Lumen and Tequila both have huge personalities. However, Lumen is my young baby who LOVES climing all over me, following me around, plopping in my lap, purring nonstop, dying for affection. Tequila (who was an only-cat for 9 years before Lumen came in December) is less affectionate, very aloof, and doesn't like to be petted much.

Therefore, sometimes I feel very badly that I seem to give more affection to Lumen. Lumen also always butts in when I spend alone-time with Teq. I feel bad for Teq. He's my first cat ever and I want him not to feel neglected. 

As I write this, Lumen just jumped onto my lap. sigh. LOL


----------



## Beckie210789 (May 9, 2011)

I completely understand. My one year old cat Kodak is such a love. We like to call him a 'sack of potatoes' because you can pick him up and basically do anything to him and he just lays there. My two 12 year old boys are affectionate, but aren't lap cats, and definitely don't like to be picked up. My girl, she's the aloof one, she doesn't care to be pet or loved on at all, and I do feel guilty some days when Kodak is all over me, but the others are usually off doing their own thing anyway.


----------



## 6cats4me (Apr 30, 2011)

I have to admit that out of my six cats, Graybee has the biggest chunk of my heart! Funny it should be him because I have to work with him more for aggressiveness toward the rest of the cats and for spraying incidents. 

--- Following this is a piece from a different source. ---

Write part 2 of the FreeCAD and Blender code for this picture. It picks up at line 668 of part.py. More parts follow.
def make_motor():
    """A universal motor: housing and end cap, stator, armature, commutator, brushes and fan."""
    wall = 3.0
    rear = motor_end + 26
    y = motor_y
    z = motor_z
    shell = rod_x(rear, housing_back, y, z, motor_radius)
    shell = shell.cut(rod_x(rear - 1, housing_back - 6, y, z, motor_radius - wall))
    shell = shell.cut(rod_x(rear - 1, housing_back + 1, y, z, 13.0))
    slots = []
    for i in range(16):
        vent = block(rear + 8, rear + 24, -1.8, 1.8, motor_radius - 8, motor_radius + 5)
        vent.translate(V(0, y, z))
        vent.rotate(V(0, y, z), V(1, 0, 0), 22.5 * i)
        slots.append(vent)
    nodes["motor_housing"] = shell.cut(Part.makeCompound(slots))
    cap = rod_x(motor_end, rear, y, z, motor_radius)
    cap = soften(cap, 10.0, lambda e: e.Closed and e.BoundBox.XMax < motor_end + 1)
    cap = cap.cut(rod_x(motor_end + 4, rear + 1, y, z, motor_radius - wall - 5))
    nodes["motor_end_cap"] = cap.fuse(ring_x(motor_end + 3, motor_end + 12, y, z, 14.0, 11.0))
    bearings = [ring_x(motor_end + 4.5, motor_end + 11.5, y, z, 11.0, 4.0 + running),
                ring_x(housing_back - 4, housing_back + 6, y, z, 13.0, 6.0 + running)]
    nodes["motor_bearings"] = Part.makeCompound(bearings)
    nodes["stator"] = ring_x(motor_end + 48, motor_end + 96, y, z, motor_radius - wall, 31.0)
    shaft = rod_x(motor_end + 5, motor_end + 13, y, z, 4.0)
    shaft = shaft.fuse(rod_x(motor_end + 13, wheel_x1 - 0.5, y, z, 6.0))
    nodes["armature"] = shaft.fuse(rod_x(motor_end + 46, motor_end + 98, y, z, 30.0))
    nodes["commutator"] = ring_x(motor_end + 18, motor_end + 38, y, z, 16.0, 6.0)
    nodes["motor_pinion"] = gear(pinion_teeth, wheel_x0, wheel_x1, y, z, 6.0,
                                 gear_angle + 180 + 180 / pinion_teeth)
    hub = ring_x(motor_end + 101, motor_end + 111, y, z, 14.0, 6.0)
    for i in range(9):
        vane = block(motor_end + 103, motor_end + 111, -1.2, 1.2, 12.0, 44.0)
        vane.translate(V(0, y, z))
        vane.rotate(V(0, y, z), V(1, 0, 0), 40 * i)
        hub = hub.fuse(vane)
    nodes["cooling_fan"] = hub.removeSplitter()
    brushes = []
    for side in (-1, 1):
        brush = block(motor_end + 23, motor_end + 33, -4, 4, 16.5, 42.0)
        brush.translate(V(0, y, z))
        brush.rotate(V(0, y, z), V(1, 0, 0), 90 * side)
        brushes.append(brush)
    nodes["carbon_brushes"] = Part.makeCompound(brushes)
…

I love them all dearly in different ways but Graybee is the most intelligent and sensitive cat I've ever had and he is so perceptive about my moods. He is the alpha cat of my house but at the same time so cuddly and loving and attached to me.


----------



## Sinatra-Butters (Aug 9, 2010)

All the time!! Sinatra is my heart kitty, so I sometimes catch myself favoring him. I then have to pay extra attention to Nutmeg because I think she thinks I don't love her then...


----------



## MowMow (Nov 6, 2010)

Cruel! Nutmeg should be sent here immediately for proper worship!


----------



## Carmel (Nov 23, 2010)

I know I favour Blacky over Blaze, even though Blaze is 15 and Blacky we've had ~8 years, there isn't a question in my mind. At first I felt bad about it -- I recall caring more for Blacky when she was still something of a wild thing outside, but seriously, Blaze bites at random and pees anywhere... it's hard to put those facts aside. Plus, taming Blacky gave us a special bond.


----------



## kittywitty (Jun 19, 2010)

Sinatra-Butters said:


> All the time!! Sinatra is my heart kitty, so I sometimes catch myself favoring him. I then have to pay extra attention to Nutmeg because I think she thinks I don't love her then...

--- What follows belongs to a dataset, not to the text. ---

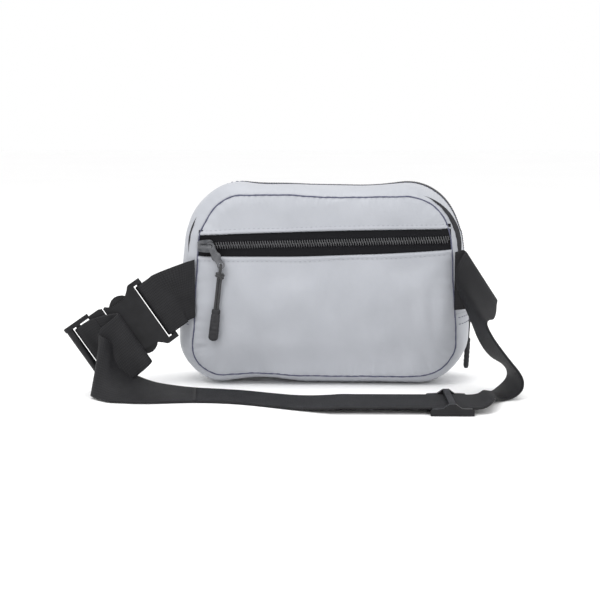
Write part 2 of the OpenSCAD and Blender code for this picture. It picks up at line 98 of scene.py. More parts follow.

This might seem silly but which kitty is Nutmeg and which is Sinatra? I always read about them but never really knew which one was which. :kittyturn


----------



## Jan Rebecca (Oct 14, 2010)

I know exactly what you mean - Tuffy is my baby - I had him since he was 7 wks old - and is my cuddle bug. Satin on the other hand is aloof, hates to cuddle and barely tolerates being petted. Just her personality I gues.


----------



## Sinatra-Butters (Aug 9, 2010)

kittywitty said:


> This might seem silly but which kitty is Nutmeg and which is Sinatra? I always read about them but never really knew which one was which. :kittyturn


They are the opposite of what you would think they would be. Nutmeg is the gray and white one. We know that Nutmeg is actually brown but we liked the name so we put that and other names on pieces of paper and let her choose by sitting on her favorite. She chose Nutmeg twice, she must think she is brown. 

Sinatra is the brown one. He got his name from Frank Sinatra, aka Old Blue Eyes. Sinatra has very blue eyes so we thought of Frank Sinatra as soon as we saw him.



MowMow said:


> Cruel! Nutmeg should be sent here immediately for proper worship!

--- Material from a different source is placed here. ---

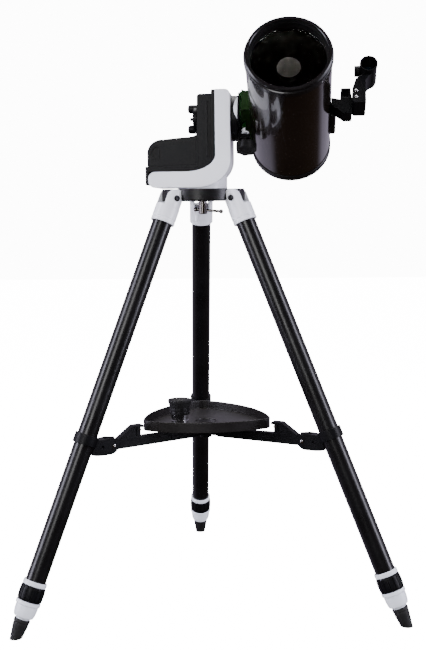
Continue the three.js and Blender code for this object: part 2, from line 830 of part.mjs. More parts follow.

But if Mow is your heart kitty, wouldn't she then be left out there too? It's okay, she is certainly loved equally here, it is just that Sinatra is my heart kitty. Nutmeg is Eric's heart kitty.


----------



## bkitty (Aug 17, 2009)

Yes, I'm guilty. PuddyWoW will crawl in my lap & cuddle & smergle which means the other cats don't always get their fair share. It's me I'm weak & don't put PuddyWoW down to give the others their turn.


----------



## raecarrow (Oct 27, 2009)

Guilty. Teddy is my baby. Leo, while he is a good kitty, is more Teddy's pet than mine.


----------



## Bella1623 (Apr 1, 2011)

I definitely do and feel bad about it sometimes! Marcus is my little cuddle bug baby and I just adore him. He is hurt now so it comes out more than ever and I don't think my others like it so much because I am being so protective. But Marcus and Bella are my babies and I favor them over the other two most of the time. Kyle and Renesme love to be alone and run around and sleep on top of the cabinets..but they do have their affectionate moments and I take that as much as I can!!!


----------